Internal and external challenges to state power were a central part of the world from c. 1450 to c. 1750. States faced rebellion, succession struggles, elite resistance, invasion, piracy, and imperial rivalry. At the same time, they used centralization, military reform, diplomacy, and religion to hold onto power. These struggles became even more important because transoceanic connections linked continents, increased competition, and transformed trade and warfare. Understanding this topic helps you see that oceanic expansion was not only about discovery and commerce—it was also about the constant effort to control power in a changing world 🌍.

Study Notes

  • State power means the ability of a ruler or government to control territory, people, taxes, and armies.

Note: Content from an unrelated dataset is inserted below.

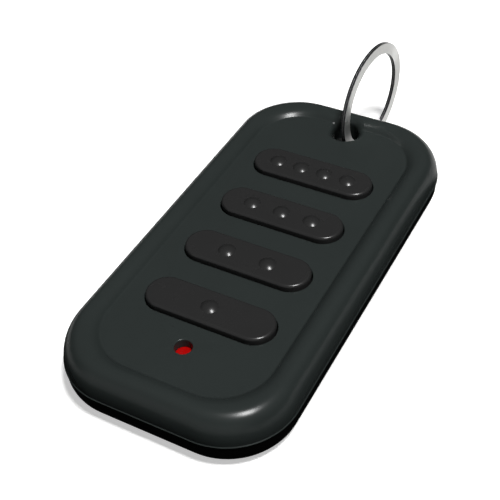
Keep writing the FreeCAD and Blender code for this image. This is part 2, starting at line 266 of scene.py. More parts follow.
def rounded_outline(length, width, corner, height):
    """A rounded rectangle as a closed row of points, anticlockwise seen from above."""
    points = []
    quarters = ((1, -1, -90), (1, 1, 0), (-1, 1, 90), (-1, -1, 180))
    for side_x, side_y, start in quarters:
        x = side_x * (width / 2 - corner)
        y = side_y * (length / 2 - corner)
        for step in range(CORNER_STEPS + 1):
            a = math.radians(start + 90 * step / CORNER_STEPS)
            points.append((x + corner * math.cos(a), y + corner * math.sin(a), height))
    return points


def case_outline(case, inset, height):
    """The case's outline, drawn in by an inset, at one height."""
    corner = case.corner - inset * (case.corner - case.panel_corner) / case.panel_inset
    return rounded_outline(case.length - 2 * inset, case.width - 2 * inset, corner, height)


def stadium_outline(length, width, y, height):
    """An outline with straight sides and half-round ends along X."""
    points = []
    r = width / 2
    for side, start in ((1, -90), (-1, 90)):
        for step in range(END_STEPS + 1):
            a = math.radians(start + 180 * step / END_STEPS)
            points.append((side * (length / 2 - r) + r * math.cos(a), y + r * math.sin(a), height))
    return points


def circle_outline(radius, x, y, height, steps):
    """A circle as a closed row of points."""
    turns = [2 * math.pi * i / steps for i in range(steps)]
    return [(x + radius * math.cos(a), y + radius * math.sin(a), height) for a in turns]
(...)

  • Internal challenges come from within a state, such as rebellions, succession crises, and resistance from local elites.
  • External challenges come from outside a state, such as invasion, imperial rivalry, piracy, and colonial conquest.
  • New ocean routes increased contact between regions and made states face both opportunities and dangers.
  • Gunpowder weapons, navies, and standing armies became important tools for defending and expanding state power.
  • Many states responded with centralization, military reform, diplomacy, and religious legitimacy.
  • The Ottoman, Safavid, Mughal, Ming, Qing, and European maritime empires all faced these kinds of challenges.
  • In the Atlantic world, trade and colonization could weaken local states and create instability.
  • In the Indian Ocean, rulers had to manage foreign merchants and European military competition.
  • A strong AP answer explains the cause, type, response, and impact of a challenge using specific historical evidence.